*AVAILABLE DATA*.

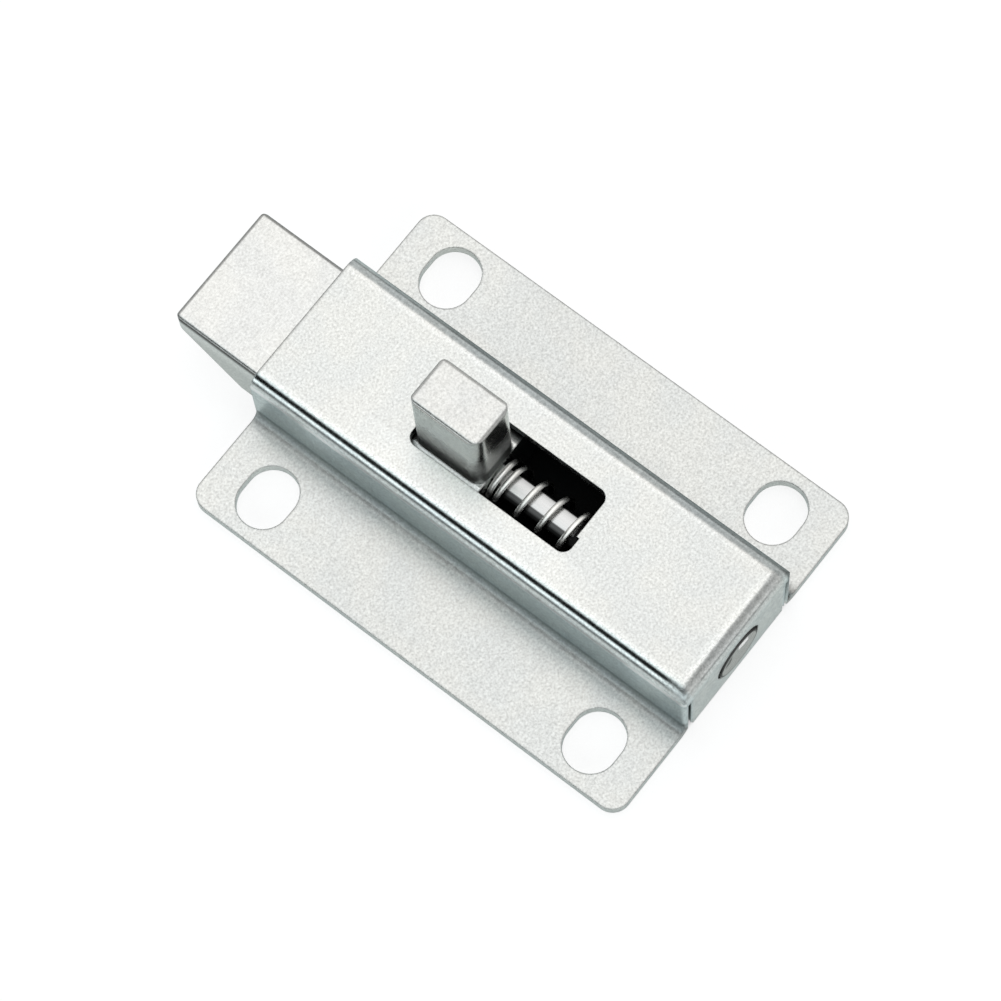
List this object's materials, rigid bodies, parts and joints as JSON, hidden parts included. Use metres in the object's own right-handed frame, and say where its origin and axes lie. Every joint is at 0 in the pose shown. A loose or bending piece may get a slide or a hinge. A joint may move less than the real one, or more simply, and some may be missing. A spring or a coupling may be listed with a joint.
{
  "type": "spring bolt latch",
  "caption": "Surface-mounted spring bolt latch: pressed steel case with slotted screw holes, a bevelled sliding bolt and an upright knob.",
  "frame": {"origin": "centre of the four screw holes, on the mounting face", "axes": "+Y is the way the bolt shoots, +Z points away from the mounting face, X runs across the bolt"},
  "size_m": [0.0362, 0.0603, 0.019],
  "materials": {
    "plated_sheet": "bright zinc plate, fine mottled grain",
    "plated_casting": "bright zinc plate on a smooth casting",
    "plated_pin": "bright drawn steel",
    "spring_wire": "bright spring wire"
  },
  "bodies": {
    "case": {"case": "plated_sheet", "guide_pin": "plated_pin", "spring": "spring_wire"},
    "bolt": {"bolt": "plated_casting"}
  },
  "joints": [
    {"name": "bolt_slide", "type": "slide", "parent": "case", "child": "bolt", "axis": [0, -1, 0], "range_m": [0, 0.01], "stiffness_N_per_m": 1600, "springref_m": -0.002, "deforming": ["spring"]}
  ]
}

*STATED TASK*. Write the complete data out, exactly as above.

*EXERCISE RESPONSE*.
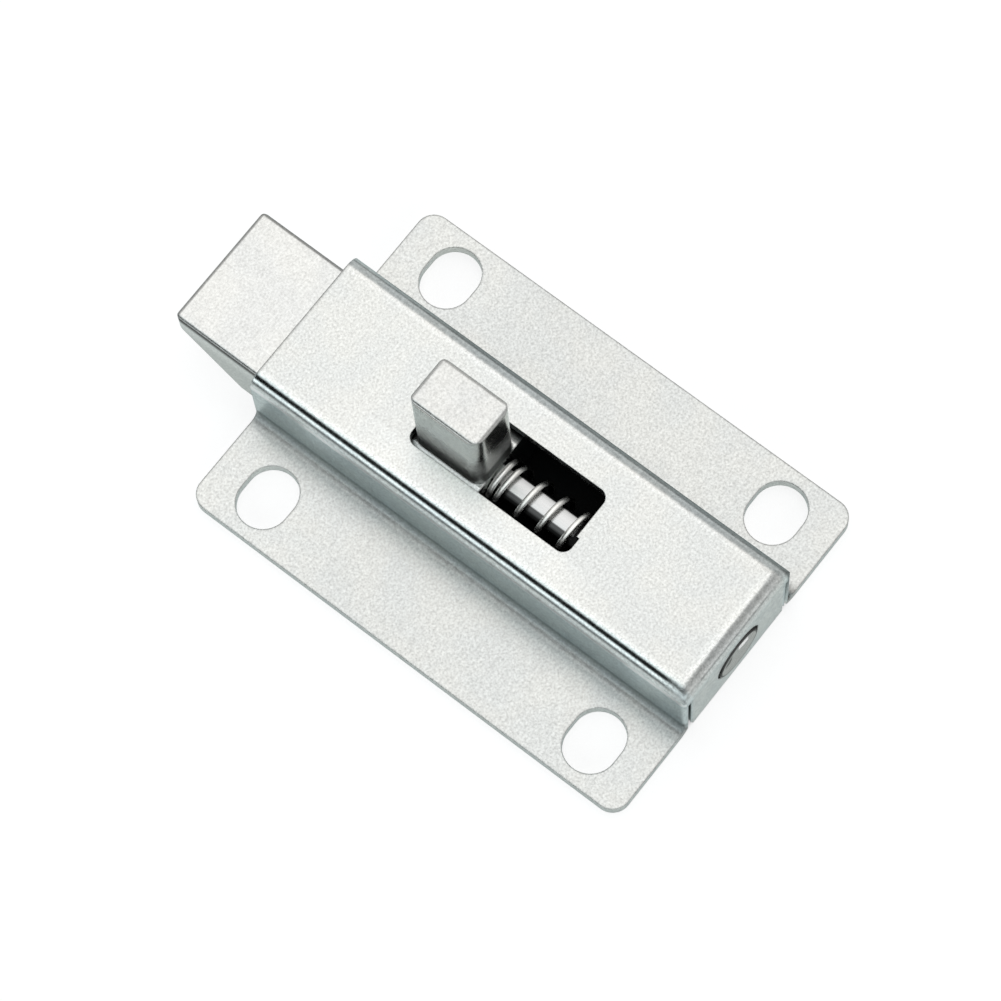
List this object's materials, rigid bodies, parts and joints as JSON, hidden parts included. Use metres in the object's own right-handed frame, and say where its origin and axes lie. Every joint is at 0 in the pose shown. A loose or bending piece may get a slide or a hinge. A joint may move less than the real one, or more simply, and some may be missing. A spring or a coupling may be listed with a joint.
{
  "type": "spring bolt latch",
  "caption": "Surface-mounted spring bolt latch: pressed steel case with slotted screw holes, a bevelled sliding bolt and an upright knob.",
  "frame": {"origin": "centre of the four screw holes, on the mounting face", "axes": "+Y is the way the bolt shoots, +Z points away from the mounting face, X runs across the bolt"},
  "size_m": [0.0362, 0.0603, 0.019],
  "materials": {
    "plated_sheet": "bright zinc plate, fine mottled grain",
    "plated_casting": "bright zinc plate on a smooth casting",
    "plated_pin": "bright drawn steel",
    "spring_wire": "bright spring wire"
  },
  "bodies": {
    "case": {"case": "plated_sheet", "guide_pin": "plated_pin", "spring": "spring_wire"},
    "bolt": {"bolt": "plated_casting"}
  },
  "joints": [
    {"name": "bolt_slide", "type": "slide", "parent": "case", "child": "bolt", "axis": [0, -1, 0], "range_m": [0, 0.01], "stiffness_N_per_m": 1600, "springref_m": -0.002, "deforming": ["spring"]}
  ]
}